▶ [Task to complete]: Locate the line that contains "bpy.context.scene.collection.children.link(collection)" in the entries below, then repeat it and every following line through the line that contains "imported = [obj", exactly, and no others.

▶ [Data provided]:
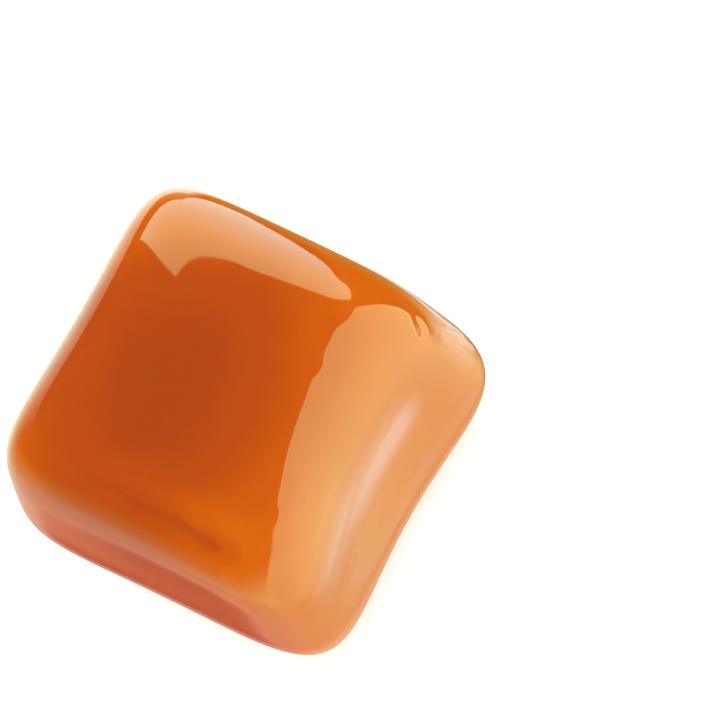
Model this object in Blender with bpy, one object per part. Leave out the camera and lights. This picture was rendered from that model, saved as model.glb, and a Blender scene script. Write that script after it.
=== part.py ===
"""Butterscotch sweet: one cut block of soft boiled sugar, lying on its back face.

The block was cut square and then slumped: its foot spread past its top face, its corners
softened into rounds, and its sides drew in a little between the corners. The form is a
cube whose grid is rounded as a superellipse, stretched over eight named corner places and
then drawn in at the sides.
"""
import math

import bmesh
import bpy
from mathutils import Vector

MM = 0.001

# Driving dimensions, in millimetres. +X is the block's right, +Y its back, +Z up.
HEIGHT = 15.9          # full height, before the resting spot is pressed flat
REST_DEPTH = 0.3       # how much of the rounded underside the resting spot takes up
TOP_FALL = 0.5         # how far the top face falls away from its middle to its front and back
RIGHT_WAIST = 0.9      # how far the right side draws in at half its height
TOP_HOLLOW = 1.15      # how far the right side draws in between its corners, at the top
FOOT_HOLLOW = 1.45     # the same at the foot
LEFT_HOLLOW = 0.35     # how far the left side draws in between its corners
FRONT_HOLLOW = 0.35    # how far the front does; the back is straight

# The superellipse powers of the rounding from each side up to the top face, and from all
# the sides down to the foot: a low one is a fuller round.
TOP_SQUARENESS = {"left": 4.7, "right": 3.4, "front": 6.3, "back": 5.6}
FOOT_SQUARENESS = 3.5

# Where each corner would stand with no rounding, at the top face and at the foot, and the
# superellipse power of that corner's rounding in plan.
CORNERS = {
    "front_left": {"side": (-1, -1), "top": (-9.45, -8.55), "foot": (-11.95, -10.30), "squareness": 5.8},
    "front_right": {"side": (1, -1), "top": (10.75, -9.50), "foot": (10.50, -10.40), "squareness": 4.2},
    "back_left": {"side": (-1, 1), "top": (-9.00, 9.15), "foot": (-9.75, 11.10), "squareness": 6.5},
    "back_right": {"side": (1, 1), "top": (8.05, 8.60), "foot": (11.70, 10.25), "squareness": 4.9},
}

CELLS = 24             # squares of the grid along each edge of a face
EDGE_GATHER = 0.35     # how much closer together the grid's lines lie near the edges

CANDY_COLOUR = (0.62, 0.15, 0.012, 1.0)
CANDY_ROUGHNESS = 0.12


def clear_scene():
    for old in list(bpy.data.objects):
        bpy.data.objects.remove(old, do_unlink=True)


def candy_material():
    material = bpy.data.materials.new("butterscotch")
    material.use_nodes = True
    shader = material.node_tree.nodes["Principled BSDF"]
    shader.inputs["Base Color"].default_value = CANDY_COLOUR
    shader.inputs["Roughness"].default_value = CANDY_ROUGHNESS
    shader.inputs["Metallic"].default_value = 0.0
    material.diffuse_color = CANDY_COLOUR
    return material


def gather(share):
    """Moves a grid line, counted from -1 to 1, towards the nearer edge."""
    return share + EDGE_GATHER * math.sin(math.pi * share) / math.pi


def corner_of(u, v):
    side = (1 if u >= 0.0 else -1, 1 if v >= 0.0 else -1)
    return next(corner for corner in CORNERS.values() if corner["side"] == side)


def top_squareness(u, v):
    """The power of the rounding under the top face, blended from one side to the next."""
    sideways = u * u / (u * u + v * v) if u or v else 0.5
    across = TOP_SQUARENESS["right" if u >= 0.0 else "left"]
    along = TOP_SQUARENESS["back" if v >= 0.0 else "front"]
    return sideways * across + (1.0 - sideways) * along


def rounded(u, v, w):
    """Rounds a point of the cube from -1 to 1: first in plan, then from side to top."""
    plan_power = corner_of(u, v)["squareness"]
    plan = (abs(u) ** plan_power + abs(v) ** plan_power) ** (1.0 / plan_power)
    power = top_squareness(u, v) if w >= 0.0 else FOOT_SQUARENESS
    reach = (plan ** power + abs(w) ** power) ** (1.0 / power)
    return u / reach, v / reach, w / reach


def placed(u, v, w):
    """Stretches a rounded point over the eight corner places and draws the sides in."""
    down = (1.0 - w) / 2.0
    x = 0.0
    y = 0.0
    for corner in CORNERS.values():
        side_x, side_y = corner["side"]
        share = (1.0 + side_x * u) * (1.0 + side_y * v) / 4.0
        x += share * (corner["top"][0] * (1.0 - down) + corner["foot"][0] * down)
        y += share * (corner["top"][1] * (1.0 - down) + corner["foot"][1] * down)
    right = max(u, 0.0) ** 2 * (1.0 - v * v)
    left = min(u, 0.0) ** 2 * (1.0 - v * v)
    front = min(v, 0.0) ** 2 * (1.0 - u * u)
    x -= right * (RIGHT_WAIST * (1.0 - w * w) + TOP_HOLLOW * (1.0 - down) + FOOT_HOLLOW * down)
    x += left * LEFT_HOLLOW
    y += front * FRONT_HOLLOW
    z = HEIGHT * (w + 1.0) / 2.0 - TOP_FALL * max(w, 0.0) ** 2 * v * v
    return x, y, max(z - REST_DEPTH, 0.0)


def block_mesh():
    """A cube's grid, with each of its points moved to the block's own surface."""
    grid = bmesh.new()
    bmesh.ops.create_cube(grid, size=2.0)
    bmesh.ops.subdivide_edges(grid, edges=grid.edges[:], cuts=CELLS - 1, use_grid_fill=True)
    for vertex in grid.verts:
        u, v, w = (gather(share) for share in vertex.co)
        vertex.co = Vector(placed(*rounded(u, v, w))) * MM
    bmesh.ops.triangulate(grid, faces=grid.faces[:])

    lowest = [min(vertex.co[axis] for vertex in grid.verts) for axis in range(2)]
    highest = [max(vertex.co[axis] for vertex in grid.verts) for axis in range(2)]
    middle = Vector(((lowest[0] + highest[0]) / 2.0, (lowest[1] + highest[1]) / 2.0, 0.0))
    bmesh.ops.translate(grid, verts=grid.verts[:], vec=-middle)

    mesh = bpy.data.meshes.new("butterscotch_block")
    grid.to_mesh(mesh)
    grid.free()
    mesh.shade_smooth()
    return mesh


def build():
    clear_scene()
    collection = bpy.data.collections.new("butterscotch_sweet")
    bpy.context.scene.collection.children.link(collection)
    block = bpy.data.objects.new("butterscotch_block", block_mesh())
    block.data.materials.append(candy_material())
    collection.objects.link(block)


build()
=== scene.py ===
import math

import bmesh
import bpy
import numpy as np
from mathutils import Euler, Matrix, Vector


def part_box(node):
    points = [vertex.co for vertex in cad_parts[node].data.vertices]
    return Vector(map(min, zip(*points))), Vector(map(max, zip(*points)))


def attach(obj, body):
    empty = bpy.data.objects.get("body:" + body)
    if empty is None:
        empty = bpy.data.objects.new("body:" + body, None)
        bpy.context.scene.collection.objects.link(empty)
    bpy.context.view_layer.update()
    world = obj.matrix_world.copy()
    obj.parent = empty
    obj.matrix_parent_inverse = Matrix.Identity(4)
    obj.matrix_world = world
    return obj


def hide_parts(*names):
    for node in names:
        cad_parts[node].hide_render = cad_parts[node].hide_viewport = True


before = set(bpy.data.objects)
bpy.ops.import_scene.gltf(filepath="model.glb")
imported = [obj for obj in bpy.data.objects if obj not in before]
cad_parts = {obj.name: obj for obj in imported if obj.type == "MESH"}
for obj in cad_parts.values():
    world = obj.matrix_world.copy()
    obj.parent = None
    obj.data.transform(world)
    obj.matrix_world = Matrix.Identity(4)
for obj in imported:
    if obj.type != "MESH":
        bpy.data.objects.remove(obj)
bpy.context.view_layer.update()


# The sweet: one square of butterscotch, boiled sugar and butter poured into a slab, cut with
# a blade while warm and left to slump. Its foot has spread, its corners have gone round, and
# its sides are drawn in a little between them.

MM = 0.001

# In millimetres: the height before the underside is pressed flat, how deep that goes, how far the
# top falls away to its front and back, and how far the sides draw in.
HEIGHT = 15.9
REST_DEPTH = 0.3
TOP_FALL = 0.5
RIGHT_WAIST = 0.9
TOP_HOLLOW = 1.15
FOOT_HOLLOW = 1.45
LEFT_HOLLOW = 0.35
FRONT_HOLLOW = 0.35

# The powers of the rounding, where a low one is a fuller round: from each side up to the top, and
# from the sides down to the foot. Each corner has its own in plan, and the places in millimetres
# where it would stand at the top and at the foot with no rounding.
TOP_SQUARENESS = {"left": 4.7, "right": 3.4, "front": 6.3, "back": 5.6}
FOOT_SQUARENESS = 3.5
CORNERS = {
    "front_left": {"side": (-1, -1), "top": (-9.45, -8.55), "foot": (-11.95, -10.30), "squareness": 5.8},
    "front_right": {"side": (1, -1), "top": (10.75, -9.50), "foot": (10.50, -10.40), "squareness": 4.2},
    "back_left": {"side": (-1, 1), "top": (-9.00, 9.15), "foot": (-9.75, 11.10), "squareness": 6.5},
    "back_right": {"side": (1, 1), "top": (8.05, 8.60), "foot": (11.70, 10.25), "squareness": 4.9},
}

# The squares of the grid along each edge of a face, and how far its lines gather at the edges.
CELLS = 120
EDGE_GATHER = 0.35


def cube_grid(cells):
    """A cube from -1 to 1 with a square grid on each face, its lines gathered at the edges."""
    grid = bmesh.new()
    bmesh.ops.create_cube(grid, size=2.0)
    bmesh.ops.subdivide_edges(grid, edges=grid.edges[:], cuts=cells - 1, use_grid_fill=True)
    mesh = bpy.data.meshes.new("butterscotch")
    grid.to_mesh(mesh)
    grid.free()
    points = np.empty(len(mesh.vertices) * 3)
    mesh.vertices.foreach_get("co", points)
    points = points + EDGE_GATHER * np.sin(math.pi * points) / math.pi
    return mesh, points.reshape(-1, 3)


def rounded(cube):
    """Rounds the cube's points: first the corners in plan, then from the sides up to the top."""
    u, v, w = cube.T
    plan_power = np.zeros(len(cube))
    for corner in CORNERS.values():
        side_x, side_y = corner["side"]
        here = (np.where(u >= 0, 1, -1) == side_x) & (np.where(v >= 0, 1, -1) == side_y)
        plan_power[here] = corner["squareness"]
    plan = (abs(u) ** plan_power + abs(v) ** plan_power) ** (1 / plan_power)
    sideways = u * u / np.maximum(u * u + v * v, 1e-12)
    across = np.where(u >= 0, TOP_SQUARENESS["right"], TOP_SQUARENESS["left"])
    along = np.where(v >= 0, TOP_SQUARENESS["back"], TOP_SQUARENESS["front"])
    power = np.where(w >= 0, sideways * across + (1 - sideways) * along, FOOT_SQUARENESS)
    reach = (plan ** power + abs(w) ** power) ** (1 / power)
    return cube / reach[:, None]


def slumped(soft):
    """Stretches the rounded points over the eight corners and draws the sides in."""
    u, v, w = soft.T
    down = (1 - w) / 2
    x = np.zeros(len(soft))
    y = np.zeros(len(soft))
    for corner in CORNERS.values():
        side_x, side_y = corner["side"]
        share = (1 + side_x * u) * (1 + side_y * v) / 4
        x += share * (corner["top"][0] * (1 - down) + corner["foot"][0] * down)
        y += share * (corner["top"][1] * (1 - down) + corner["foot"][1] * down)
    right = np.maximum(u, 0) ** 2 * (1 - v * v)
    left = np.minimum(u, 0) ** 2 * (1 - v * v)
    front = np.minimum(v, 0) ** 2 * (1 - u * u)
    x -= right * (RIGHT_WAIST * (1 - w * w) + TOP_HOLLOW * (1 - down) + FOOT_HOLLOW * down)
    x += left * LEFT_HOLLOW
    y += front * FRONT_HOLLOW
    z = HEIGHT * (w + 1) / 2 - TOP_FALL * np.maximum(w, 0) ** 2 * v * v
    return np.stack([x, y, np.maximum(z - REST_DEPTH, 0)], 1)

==

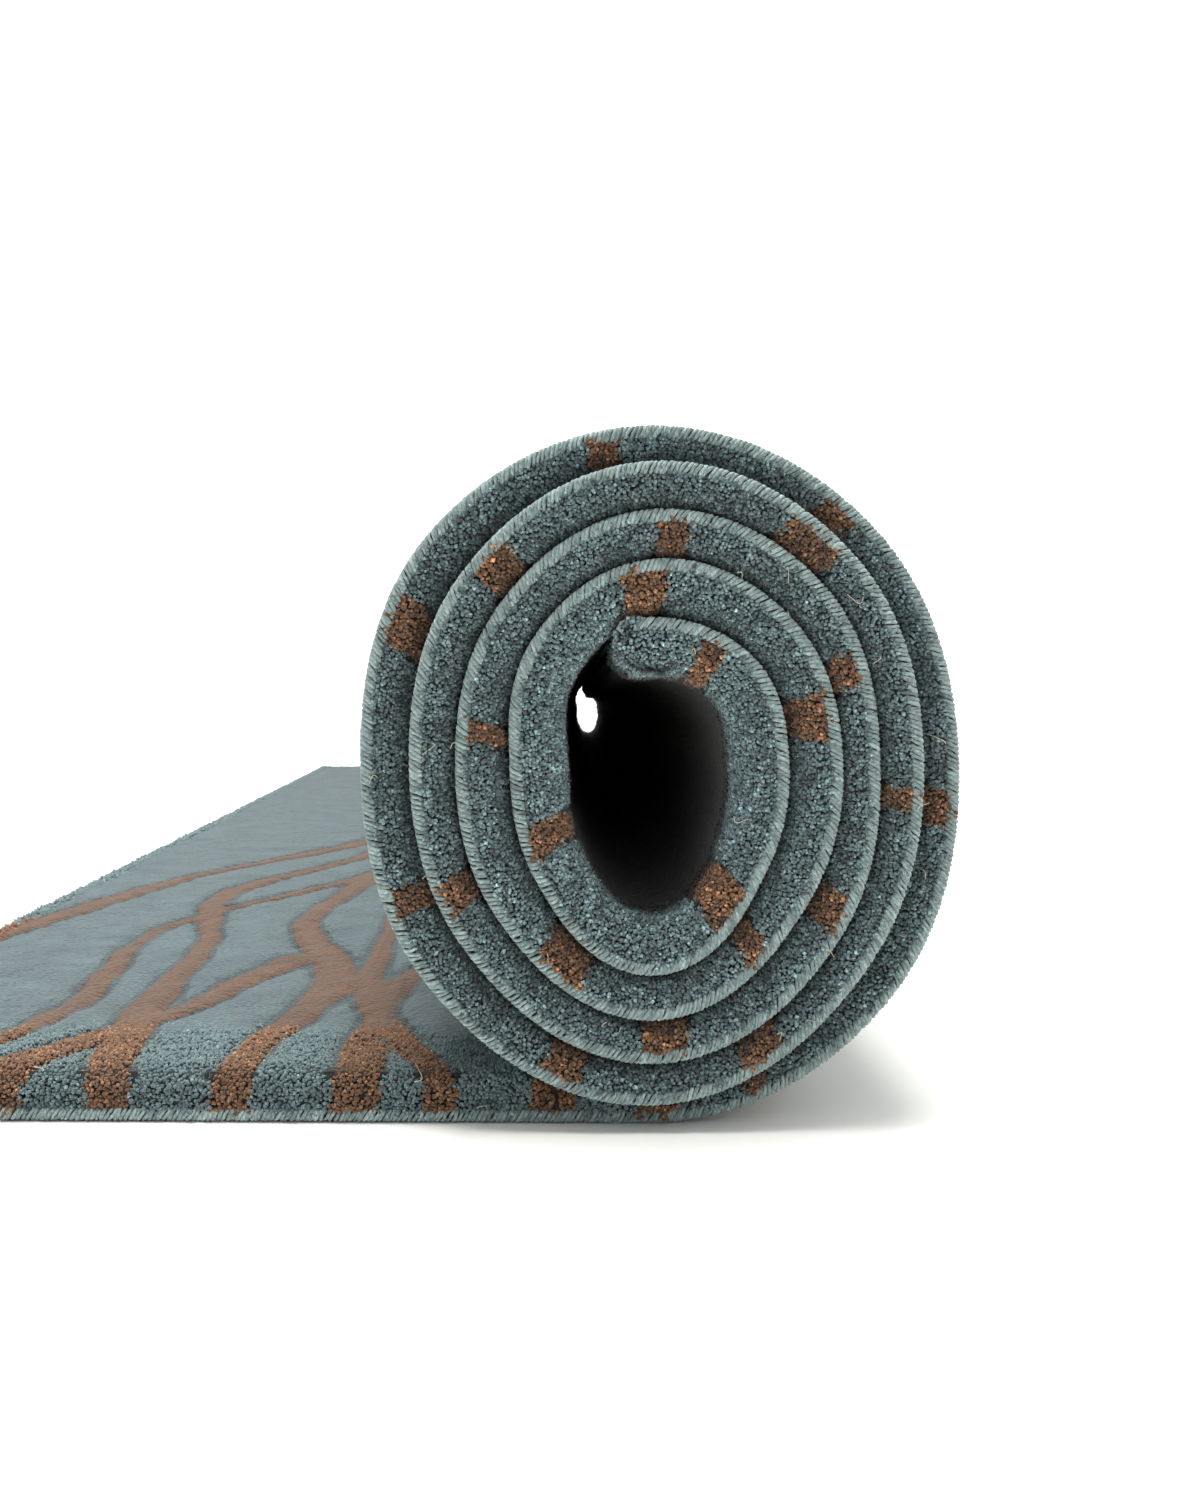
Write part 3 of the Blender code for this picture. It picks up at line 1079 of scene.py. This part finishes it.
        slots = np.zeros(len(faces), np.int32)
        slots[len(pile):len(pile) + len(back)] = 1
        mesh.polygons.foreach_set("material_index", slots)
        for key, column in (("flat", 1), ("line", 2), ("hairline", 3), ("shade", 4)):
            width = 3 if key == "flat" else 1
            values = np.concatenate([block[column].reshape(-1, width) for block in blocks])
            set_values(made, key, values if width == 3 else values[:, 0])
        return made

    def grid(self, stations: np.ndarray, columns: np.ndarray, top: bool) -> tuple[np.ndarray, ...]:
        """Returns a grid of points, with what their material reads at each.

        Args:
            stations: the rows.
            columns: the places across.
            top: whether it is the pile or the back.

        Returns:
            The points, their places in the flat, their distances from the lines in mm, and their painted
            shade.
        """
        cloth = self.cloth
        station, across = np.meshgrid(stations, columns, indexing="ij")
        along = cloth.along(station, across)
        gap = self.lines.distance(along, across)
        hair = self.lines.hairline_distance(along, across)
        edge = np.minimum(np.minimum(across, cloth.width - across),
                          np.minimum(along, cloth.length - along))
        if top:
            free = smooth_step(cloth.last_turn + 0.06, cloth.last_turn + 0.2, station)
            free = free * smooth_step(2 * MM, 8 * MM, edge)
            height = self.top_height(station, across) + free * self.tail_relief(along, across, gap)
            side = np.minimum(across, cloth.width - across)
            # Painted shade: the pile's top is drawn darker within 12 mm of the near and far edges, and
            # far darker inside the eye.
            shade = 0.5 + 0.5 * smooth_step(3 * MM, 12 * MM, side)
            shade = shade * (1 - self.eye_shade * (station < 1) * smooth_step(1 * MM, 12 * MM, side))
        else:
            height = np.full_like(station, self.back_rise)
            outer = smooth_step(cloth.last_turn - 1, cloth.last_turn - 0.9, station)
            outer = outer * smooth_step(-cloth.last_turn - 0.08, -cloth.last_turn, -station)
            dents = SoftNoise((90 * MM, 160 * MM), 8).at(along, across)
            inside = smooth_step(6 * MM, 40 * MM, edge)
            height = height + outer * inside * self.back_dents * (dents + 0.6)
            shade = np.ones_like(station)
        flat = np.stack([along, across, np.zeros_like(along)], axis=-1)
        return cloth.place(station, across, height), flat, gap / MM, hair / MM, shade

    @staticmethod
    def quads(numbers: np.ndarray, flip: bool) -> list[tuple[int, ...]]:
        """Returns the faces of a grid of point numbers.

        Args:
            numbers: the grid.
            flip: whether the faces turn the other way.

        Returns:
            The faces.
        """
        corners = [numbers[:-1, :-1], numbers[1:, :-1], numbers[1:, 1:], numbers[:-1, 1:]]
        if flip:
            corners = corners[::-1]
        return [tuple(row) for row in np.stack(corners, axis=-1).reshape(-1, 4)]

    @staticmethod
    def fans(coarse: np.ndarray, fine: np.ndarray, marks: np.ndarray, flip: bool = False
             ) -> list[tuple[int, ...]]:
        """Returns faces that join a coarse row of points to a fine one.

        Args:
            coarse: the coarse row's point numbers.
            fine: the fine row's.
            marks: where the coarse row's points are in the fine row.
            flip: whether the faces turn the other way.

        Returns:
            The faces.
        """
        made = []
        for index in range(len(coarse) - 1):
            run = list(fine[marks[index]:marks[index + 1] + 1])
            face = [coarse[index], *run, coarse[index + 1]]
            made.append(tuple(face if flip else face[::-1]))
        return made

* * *

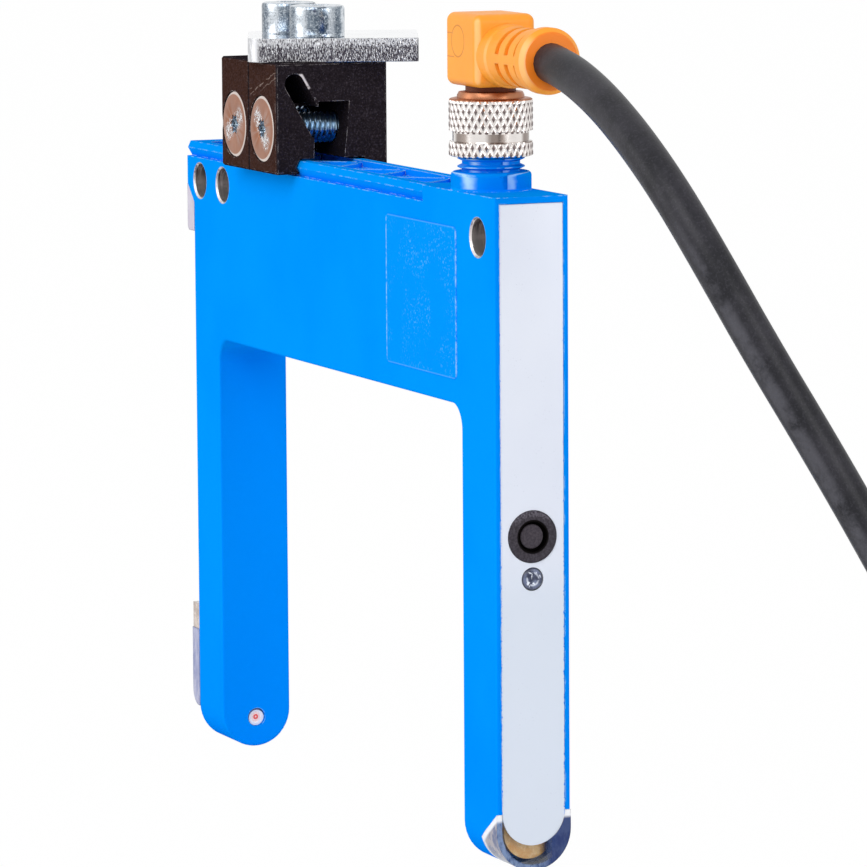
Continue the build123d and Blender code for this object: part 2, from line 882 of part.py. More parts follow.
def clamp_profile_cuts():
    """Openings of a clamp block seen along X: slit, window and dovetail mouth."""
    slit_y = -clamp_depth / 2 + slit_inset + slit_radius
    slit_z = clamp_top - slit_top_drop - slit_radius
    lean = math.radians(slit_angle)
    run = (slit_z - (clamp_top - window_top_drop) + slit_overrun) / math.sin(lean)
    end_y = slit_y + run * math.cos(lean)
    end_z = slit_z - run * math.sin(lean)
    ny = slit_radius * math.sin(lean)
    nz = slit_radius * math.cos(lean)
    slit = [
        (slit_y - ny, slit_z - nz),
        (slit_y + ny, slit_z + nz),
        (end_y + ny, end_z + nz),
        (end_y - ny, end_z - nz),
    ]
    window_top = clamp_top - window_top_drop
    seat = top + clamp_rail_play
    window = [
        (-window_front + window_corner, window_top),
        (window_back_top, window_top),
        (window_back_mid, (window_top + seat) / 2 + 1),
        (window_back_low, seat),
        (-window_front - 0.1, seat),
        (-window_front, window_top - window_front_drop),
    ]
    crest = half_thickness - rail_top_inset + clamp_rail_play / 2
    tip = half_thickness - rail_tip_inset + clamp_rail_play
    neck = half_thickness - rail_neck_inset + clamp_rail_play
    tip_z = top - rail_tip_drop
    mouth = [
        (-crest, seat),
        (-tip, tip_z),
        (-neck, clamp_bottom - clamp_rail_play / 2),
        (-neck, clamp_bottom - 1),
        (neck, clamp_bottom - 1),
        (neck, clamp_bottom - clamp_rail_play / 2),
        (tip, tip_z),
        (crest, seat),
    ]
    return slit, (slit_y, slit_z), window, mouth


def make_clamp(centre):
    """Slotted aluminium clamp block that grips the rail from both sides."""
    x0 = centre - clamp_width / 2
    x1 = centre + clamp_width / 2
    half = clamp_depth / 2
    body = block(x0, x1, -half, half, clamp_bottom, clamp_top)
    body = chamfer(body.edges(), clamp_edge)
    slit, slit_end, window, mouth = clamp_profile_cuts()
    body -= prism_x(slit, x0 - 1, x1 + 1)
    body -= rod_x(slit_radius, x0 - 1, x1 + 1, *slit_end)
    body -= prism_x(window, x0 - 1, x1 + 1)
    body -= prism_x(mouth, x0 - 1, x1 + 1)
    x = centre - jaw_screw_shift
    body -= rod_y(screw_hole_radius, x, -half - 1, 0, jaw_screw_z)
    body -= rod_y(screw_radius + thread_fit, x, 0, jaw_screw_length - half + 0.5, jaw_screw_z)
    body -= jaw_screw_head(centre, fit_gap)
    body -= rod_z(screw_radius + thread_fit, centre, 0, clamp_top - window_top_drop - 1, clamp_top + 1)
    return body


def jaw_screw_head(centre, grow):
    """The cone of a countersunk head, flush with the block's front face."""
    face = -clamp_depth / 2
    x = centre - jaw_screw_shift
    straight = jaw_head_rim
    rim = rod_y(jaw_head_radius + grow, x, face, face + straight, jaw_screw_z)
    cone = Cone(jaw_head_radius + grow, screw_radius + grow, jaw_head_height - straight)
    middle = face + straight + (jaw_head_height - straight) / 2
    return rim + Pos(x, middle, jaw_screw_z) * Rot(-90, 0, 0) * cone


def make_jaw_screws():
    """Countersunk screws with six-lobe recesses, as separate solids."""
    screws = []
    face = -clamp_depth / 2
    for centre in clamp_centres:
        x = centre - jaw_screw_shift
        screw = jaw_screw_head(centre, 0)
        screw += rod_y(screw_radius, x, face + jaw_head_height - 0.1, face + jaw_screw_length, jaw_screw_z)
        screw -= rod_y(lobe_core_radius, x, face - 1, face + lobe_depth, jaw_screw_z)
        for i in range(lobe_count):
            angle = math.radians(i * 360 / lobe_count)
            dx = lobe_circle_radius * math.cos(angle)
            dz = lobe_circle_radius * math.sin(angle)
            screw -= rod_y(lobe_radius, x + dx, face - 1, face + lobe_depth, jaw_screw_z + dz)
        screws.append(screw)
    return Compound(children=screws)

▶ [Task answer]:
    bpy.context.scene.collection.children.link(collection)
    block = bpy.data.objects.new("butterscotch_block", block_mesh())
    block.data.materials.append(candy_material())
    collection.objects.link(block)


build()
=== scene.py ===
import math

import bmesh
import bpy
import numpy as np
from mathutils import Euler, Matrix, Vector


def part_box(node):
    points = [vertex.co for vertex in cad_parts[node].data.vertices]
    return Vector(map(min, zip(*points))), Vector(map(max, zip(*points)))


def attach(obj, body):
    empty = bpy.data.objects.get("body:" + body)
    if empty is None:
        empty = bpy.data.objects.new("body:" + body, None)
        bpy.context.scene.collection.objects.link(empty)
    bpy.context.view_layer.update()
    world = obj.matrix_world.copy()
    obj.parent = empty
    obj.matrix_parent_inverse = Matrix.Identity(4)
    obj.matrix_world = world
    return obj


def hide_parts(*names):
    for node in names:
        cad_parts[node].hide_render = cad_parts[node].hide_viewport = True


before = set(bpy.data.objects)
bpy.ops.import_scene.gltf(filepath="model.glb")
imported = [obj for obj in bpy.data.objects if obj not in before]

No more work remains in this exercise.